Fractional calculus is a rapidly growing area of research that has attracted attention in many academic fields due to its wide applicability. In the last few decades, it has been recognized as a powerful mathematical tool to model complex real-world problems. One of the strengths of these operators is their ability to replicate processes like the power law, exponential decay memory, and even a passage from fading memory to the power law. Indeed, a number of real-world problems follow the power law, while others follow fading memory and other crossovers.

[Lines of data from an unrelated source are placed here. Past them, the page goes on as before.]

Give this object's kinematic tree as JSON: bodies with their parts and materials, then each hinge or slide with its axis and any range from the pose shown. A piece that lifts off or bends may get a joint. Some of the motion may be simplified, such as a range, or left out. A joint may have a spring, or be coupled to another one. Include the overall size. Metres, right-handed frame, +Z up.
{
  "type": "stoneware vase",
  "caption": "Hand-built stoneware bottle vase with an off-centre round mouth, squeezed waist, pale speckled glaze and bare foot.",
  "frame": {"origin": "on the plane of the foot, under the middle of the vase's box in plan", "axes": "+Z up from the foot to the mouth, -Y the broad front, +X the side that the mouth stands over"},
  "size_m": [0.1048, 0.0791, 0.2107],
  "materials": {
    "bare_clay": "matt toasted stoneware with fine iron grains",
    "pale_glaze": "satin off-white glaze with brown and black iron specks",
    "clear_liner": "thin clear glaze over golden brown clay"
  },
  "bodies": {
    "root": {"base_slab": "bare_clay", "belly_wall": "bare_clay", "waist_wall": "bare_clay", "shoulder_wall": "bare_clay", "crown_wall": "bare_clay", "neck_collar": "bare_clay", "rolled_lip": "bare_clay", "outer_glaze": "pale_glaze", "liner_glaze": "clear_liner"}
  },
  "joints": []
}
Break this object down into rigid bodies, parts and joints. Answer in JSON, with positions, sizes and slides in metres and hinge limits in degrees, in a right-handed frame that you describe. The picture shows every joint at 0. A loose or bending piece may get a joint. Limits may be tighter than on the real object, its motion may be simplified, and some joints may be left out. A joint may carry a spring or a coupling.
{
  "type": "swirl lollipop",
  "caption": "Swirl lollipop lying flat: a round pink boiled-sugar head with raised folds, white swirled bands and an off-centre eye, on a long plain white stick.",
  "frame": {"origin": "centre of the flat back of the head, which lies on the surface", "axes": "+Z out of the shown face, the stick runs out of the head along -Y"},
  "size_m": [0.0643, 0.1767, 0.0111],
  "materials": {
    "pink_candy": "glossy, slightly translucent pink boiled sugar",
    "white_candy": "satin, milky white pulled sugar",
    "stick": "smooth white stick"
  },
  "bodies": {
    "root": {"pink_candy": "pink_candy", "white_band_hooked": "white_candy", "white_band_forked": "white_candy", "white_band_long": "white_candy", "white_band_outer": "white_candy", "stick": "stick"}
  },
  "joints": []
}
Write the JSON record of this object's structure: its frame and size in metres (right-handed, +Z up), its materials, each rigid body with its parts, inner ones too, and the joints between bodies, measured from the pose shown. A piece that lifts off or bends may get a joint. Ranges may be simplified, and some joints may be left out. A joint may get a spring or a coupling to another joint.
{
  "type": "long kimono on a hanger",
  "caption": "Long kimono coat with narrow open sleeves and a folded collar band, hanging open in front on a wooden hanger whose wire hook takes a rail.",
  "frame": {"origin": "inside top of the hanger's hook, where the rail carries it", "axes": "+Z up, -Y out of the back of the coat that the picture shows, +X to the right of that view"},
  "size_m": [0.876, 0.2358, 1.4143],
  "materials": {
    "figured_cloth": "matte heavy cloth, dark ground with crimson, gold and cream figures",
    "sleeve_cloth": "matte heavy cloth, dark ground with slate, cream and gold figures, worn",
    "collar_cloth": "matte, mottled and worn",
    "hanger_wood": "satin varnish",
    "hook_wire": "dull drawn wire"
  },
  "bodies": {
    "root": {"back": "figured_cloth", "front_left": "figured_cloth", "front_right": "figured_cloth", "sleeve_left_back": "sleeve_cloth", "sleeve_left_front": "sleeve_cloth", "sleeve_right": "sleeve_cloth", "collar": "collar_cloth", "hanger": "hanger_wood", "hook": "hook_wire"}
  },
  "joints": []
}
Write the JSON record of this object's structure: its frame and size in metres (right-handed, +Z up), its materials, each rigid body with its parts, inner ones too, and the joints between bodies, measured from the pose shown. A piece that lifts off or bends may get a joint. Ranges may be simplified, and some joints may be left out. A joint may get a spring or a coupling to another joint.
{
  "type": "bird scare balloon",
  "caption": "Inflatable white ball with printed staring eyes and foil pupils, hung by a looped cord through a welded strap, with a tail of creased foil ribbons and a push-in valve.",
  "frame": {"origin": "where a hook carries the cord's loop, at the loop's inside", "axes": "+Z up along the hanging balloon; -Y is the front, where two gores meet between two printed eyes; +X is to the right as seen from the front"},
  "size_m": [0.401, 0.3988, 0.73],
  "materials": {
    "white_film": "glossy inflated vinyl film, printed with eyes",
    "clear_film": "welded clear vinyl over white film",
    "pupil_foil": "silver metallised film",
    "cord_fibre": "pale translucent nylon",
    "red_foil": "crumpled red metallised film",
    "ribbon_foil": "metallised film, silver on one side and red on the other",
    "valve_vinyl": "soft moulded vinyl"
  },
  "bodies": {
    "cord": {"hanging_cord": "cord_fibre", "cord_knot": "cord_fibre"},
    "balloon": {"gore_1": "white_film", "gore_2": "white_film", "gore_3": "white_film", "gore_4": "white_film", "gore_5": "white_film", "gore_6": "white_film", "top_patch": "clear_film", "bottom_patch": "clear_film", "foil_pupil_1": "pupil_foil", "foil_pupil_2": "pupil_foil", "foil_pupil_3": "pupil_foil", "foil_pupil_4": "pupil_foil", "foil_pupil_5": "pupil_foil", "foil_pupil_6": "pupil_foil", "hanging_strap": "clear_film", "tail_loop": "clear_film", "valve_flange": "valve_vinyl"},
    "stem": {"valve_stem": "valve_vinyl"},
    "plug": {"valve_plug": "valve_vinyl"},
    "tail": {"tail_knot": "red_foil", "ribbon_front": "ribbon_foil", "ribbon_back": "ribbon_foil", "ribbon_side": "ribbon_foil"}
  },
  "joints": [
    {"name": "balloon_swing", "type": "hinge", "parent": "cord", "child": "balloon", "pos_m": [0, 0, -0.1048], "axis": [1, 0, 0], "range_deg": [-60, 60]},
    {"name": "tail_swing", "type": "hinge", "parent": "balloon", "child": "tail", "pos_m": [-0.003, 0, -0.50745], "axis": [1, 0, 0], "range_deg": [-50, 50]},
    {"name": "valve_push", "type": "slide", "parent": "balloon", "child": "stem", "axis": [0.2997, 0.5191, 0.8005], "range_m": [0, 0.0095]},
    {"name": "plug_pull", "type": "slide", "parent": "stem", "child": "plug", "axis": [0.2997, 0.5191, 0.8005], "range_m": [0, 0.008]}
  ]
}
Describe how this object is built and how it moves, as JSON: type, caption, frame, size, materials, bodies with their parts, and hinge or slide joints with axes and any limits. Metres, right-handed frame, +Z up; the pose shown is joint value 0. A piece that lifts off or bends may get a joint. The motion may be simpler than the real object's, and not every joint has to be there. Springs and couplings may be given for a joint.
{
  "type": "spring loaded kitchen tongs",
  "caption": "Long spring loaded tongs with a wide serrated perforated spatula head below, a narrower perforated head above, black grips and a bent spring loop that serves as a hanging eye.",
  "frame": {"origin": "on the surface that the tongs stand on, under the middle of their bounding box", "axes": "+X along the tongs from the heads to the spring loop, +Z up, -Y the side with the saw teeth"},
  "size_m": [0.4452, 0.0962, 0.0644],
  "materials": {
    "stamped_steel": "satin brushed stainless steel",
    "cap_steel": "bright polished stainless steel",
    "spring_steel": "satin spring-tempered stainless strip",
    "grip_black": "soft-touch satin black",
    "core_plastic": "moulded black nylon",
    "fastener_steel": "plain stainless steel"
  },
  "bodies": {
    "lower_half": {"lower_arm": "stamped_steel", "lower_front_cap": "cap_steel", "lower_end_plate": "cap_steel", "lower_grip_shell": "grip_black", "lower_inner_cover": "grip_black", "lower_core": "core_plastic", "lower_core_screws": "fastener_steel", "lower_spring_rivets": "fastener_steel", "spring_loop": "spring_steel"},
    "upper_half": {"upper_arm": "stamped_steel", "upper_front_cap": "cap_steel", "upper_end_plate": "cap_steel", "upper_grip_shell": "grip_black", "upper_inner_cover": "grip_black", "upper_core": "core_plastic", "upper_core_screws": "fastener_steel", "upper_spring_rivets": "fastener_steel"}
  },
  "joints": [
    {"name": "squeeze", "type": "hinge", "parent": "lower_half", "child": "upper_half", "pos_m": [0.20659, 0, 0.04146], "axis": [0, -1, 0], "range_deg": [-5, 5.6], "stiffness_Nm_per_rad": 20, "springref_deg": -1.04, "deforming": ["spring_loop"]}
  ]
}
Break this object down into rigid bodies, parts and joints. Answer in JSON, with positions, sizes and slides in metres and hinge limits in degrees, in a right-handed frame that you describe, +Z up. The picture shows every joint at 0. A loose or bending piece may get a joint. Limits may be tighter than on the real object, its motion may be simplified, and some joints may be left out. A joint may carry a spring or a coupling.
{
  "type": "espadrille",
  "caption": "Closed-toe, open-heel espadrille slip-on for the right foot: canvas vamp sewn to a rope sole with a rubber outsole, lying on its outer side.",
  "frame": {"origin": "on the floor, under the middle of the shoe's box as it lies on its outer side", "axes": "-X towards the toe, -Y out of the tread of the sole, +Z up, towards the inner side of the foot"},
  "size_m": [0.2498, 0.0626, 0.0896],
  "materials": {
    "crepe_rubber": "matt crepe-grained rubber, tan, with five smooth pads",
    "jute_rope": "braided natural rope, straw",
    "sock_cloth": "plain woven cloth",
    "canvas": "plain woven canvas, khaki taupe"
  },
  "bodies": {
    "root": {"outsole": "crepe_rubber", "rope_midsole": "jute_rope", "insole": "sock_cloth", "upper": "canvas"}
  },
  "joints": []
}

Of course, with different types of kernels, different results should be expected in theory and applications. While researchers have reached a certain level of satisfaction due to the modeling results obtained from these differential and integral operators, it is worth noting that they have not fully been able to model all real-world problems. Several novel operators have been suggested recently – for example, the concept of fractal fractional differentiation and integration, which combines fractal derivative and fractional kernels via convolution. These operators have also proven to be very efficient in modeling real-world problems with nonlocal processes and self-similar processes. However, this concept is new and needs more theoretical results and applications in different academic fields. In addition, randomness has been observed in many real-world problems and stochastic differential operators and many other methods have been adopted to solve these problems. Nevertheless, there are many physical problems following processes including non-locality and random walk. These problems cannot be modeled using neither fractional derivatives nor stochastic approaches., By combining both concepts, some of these problems could be solved with great success. There is a great need to establish new theoretical results and apply such concepts to model real-world problems arising in many fields of science and technology.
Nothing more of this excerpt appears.